— start Raw data —

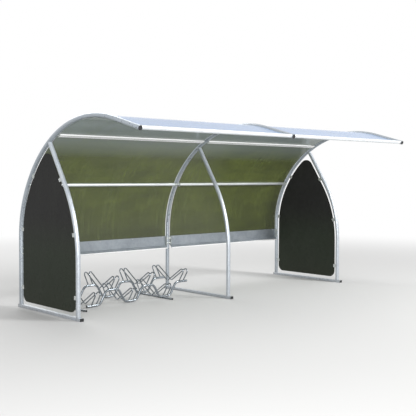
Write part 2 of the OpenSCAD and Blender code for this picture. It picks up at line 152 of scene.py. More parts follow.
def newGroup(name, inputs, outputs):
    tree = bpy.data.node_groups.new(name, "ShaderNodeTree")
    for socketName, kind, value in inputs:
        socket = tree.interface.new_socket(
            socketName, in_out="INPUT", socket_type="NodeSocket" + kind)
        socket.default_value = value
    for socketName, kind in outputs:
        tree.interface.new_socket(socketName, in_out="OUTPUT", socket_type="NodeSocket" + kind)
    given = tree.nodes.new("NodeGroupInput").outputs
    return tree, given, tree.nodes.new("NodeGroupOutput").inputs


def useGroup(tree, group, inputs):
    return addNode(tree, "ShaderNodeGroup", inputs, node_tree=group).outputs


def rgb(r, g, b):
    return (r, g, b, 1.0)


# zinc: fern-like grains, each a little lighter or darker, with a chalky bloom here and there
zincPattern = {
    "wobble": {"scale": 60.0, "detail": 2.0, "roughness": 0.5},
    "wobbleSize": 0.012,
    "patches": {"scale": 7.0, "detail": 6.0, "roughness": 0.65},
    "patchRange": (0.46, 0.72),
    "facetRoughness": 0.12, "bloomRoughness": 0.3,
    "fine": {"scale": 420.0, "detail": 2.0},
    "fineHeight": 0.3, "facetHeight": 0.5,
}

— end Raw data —

#### Problem
Quote the listing word for word from its first line through the line in which "return (r, g, b, 1.0)" appears.

#### Answer to the problem
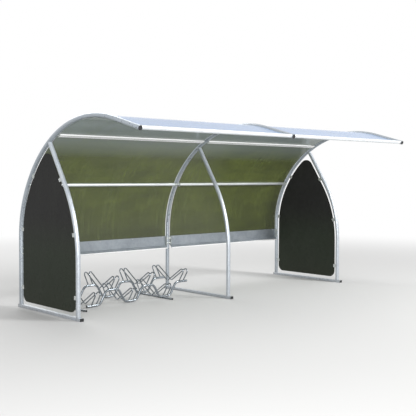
Write part 2 of the OpenSCAD and Blender code for this picture. It picks up at line 152 of scene.py. More parts follow.
def newGroup(name, inputs, outputs):
    tree = bpy.data.node_groups.new(name, "ShaderNodeTree")
    for socketName, kind, value in inputs:
        socket = tree.interface.new_socket(
            socketName, in_out="INPUT", socket_type="NodeSocket" + kind)
        socket.default_value = value
    for socketName, kind in outputs:
        tree.interface.new_socket(socketName, in_out="OUTPUT", socket_type="NodeSocket" + kind)
    given = tree.nodes.new("NodeGroupInput").outputs
    return tree, given, tree.nodes.new("NodeGroupOutput").inputs


def useGroup(tree, group, inputs):
    return addNode(tree, "ShaderNodeGroup", inputs, node_tree=group).outputs


def rgb(r, g, b):
    return (r, g, b, 1.0)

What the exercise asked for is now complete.